**Task to carry out**
Set down each line from the one containing "Model this object" to the one containing "a small turned pedestal stand.", inclusive, exactly as written and with nothing further.

**Supplied data**
-- Start --

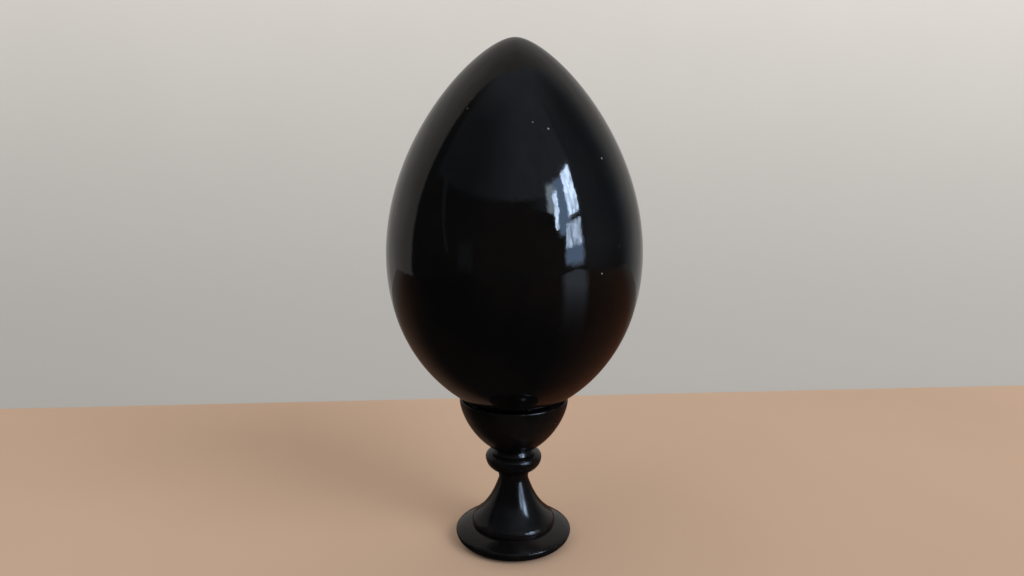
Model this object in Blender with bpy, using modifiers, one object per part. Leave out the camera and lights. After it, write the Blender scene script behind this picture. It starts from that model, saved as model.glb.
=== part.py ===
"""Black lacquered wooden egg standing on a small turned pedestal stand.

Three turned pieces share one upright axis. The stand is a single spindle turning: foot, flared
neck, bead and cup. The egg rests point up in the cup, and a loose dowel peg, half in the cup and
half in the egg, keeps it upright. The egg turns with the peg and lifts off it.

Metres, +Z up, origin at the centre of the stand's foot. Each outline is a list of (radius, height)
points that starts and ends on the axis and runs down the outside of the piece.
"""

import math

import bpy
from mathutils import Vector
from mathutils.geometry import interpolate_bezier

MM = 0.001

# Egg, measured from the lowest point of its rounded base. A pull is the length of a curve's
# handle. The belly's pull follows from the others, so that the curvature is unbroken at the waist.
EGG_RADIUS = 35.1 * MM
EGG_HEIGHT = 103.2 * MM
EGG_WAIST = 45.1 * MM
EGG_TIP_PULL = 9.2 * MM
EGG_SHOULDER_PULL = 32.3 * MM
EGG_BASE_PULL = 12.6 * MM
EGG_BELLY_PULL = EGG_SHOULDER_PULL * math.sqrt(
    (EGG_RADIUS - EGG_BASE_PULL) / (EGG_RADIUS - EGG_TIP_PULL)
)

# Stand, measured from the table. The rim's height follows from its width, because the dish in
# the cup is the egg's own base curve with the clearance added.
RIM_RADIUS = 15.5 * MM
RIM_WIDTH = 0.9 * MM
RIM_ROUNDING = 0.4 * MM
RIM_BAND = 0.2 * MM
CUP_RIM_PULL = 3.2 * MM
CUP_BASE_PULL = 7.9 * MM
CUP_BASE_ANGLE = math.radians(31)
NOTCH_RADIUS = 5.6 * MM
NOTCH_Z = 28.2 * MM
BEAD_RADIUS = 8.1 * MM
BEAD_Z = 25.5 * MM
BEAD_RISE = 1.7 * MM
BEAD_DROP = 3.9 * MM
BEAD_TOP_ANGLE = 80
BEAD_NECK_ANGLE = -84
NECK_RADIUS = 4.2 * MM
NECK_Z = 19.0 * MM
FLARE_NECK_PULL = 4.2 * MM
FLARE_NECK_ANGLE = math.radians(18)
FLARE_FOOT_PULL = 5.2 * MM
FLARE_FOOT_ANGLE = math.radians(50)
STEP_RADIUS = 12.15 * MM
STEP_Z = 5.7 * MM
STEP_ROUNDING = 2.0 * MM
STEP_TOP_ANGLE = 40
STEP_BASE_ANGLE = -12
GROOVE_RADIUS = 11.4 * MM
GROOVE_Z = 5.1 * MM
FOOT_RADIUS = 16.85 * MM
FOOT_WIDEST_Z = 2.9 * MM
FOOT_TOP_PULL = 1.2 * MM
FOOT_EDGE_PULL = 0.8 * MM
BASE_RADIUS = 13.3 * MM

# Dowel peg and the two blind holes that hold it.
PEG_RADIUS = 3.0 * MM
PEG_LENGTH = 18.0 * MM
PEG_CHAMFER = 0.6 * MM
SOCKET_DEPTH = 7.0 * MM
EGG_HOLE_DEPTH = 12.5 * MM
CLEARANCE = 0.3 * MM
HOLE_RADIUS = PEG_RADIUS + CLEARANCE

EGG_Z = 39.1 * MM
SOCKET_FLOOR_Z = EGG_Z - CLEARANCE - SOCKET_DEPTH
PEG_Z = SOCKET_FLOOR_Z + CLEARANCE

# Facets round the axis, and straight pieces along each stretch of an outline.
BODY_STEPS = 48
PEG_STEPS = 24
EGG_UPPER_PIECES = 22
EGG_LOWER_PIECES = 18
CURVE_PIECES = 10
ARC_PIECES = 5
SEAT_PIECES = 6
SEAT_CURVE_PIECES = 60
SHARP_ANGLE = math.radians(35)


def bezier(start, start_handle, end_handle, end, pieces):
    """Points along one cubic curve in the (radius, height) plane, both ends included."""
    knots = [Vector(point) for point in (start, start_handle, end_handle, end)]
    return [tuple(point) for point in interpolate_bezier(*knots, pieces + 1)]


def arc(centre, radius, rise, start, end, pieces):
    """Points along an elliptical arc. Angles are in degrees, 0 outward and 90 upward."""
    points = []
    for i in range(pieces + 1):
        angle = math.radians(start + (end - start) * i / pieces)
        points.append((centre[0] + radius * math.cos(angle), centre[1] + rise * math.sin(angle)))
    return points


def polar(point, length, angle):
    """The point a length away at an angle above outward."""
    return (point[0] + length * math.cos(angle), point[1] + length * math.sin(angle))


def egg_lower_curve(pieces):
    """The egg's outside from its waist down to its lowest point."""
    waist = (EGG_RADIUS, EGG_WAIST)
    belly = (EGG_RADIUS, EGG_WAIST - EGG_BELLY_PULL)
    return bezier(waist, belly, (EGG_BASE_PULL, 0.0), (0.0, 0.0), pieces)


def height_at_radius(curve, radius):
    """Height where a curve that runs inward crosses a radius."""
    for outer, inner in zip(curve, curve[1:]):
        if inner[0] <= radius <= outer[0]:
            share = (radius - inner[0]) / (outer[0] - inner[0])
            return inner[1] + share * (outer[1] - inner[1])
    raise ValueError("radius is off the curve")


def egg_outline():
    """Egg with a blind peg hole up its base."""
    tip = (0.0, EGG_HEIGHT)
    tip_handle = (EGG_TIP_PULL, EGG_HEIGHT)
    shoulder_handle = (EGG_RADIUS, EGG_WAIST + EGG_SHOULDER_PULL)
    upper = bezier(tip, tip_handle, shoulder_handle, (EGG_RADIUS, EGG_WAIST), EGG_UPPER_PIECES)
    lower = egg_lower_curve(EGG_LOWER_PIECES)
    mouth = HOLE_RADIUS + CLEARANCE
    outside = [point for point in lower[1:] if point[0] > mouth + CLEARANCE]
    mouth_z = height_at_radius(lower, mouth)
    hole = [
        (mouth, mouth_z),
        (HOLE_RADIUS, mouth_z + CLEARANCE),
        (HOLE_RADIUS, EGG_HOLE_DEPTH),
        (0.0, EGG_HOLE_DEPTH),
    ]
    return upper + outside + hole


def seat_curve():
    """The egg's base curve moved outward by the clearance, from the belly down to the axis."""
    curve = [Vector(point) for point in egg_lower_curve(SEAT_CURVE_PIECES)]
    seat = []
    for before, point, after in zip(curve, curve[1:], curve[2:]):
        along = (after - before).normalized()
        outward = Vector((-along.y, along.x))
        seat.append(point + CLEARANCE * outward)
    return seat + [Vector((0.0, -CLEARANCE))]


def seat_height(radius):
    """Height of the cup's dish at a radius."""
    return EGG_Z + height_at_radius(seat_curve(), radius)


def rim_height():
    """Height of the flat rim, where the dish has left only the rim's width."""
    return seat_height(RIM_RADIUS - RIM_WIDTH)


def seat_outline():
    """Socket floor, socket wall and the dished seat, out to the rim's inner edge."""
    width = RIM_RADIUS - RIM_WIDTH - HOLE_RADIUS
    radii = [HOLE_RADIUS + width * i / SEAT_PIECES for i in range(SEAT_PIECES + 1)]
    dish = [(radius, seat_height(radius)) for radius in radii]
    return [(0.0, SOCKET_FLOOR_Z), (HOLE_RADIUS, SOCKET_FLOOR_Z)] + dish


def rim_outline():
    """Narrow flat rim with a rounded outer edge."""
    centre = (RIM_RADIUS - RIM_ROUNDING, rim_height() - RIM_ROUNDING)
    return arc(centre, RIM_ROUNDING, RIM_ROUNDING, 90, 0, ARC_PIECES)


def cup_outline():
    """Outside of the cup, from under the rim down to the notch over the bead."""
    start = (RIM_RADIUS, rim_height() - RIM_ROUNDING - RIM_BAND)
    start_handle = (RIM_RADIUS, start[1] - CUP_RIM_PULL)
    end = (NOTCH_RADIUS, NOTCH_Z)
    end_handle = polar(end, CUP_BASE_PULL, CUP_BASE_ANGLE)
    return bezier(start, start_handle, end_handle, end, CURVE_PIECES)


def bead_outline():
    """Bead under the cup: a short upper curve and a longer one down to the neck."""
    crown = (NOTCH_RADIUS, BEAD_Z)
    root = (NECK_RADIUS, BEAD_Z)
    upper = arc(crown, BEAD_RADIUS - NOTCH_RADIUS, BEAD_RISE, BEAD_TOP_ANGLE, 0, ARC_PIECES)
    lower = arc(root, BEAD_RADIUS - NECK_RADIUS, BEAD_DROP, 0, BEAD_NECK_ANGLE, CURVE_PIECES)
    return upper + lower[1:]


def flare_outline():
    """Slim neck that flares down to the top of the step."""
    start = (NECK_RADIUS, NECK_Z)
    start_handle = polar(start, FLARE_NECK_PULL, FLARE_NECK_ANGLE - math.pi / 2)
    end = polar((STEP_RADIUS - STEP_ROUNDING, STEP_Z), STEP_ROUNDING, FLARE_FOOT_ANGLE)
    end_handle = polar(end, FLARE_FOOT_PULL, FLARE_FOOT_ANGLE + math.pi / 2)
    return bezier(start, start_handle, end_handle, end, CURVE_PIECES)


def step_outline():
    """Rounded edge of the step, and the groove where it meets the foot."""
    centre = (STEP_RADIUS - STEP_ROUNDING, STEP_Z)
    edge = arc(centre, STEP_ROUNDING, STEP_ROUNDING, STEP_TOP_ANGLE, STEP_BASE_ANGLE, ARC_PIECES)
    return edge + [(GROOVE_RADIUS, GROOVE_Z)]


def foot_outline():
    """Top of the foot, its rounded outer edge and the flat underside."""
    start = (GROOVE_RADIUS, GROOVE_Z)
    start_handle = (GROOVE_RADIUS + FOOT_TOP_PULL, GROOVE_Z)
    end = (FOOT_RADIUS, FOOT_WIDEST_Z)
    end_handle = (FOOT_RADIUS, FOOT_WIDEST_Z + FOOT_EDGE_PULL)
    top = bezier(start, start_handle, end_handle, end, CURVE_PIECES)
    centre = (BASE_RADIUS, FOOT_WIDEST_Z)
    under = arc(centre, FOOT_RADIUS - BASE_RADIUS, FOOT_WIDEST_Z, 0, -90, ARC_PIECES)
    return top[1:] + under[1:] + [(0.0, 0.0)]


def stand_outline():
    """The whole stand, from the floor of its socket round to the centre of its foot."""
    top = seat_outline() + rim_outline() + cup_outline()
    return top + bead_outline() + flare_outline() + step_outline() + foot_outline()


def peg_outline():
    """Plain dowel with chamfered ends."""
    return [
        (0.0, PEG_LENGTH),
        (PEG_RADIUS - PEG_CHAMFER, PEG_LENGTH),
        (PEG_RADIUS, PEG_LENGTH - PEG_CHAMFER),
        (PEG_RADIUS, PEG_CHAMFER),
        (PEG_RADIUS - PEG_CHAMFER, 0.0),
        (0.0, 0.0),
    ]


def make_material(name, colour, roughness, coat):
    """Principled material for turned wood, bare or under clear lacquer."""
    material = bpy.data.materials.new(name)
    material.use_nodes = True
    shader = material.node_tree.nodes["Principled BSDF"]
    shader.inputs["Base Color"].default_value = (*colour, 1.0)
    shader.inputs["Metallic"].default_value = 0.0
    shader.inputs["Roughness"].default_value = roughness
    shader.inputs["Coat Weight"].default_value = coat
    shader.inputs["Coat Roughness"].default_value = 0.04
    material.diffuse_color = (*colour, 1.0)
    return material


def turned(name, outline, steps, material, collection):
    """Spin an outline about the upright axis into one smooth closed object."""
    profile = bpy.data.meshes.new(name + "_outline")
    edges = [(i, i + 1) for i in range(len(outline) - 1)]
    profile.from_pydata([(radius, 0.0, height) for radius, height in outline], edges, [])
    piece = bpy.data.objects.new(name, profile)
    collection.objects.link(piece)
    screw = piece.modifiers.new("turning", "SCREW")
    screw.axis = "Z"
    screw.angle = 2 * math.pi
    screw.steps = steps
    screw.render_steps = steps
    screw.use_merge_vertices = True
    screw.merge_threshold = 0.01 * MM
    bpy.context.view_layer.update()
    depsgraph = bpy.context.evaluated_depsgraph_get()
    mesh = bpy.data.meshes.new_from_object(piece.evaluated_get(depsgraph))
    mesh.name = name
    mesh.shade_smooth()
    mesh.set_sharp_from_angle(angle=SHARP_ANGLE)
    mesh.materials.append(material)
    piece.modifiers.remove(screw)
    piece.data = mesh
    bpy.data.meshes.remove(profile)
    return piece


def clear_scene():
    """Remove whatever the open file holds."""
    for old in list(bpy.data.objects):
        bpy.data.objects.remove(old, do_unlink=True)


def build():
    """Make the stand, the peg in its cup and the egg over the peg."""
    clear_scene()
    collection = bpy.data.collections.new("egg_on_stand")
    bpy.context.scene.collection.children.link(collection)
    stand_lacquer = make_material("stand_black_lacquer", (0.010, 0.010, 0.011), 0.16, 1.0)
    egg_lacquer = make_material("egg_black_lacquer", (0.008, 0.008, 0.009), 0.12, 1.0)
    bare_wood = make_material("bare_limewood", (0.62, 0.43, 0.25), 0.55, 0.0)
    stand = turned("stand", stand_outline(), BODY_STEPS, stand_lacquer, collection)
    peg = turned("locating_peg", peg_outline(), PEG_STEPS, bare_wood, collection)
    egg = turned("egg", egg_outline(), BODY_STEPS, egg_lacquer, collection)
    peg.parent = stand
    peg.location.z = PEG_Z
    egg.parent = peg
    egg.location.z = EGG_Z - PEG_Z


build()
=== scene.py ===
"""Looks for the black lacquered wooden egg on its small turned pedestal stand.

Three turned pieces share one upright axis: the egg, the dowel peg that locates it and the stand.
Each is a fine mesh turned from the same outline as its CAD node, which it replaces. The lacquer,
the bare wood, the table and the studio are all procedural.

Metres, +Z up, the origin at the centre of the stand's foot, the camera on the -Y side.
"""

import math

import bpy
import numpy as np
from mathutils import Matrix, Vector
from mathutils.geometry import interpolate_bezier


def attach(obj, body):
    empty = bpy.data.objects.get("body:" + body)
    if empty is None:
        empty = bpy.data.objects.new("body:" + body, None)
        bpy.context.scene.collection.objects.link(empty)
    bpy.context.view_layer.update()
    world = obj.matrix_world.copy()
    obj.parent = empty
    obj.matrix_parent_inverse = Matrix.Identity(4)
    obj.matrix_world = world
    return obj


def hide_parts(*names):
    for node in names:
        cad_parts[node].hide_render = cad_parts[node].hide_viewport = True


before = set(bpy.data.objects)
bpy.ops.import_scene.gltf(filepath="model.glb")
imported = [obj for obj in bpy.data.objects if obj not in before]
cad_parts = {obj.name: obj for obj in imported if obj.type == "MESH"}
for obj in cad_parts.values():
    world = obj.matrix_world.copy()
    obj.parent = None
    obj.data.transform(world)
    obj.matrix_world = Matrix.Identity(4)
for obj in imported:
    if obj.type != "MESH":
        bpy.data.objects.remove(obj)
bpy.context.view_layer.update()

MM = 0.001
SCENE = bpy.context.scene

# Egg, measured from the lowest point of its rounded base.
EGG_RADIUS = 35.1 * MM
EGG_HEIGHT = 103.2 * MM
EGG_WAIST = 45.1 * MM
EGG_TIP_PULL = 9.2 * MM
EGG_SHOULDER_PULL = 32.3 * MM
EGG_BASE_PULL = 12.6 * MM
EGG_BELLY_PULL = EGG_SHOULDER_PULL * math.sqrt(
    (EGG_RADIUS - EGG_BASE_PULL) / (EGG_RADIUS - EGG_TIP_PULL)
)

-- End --
-- Start --

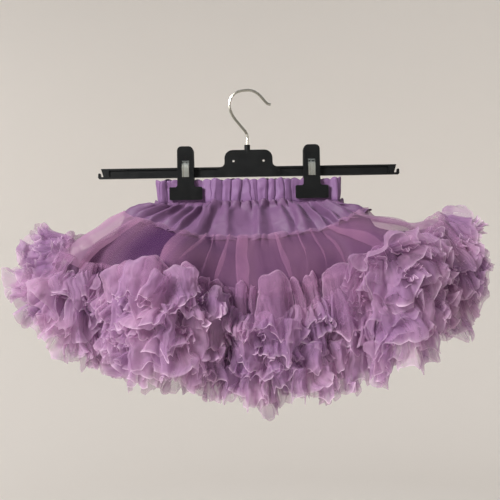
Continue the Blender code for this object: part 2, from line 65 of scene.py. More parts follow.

-- End --

**Expected answer**
Model this object in Blender with bpy, using modifiers, one object per part. Leave out the camera and lights. After it, write the Blender scene script behind this picture. It starts from that model, saved as model.glb.
=== part.py ===
"""Black lacquered wooden egg standing on a small turned pedestal stand.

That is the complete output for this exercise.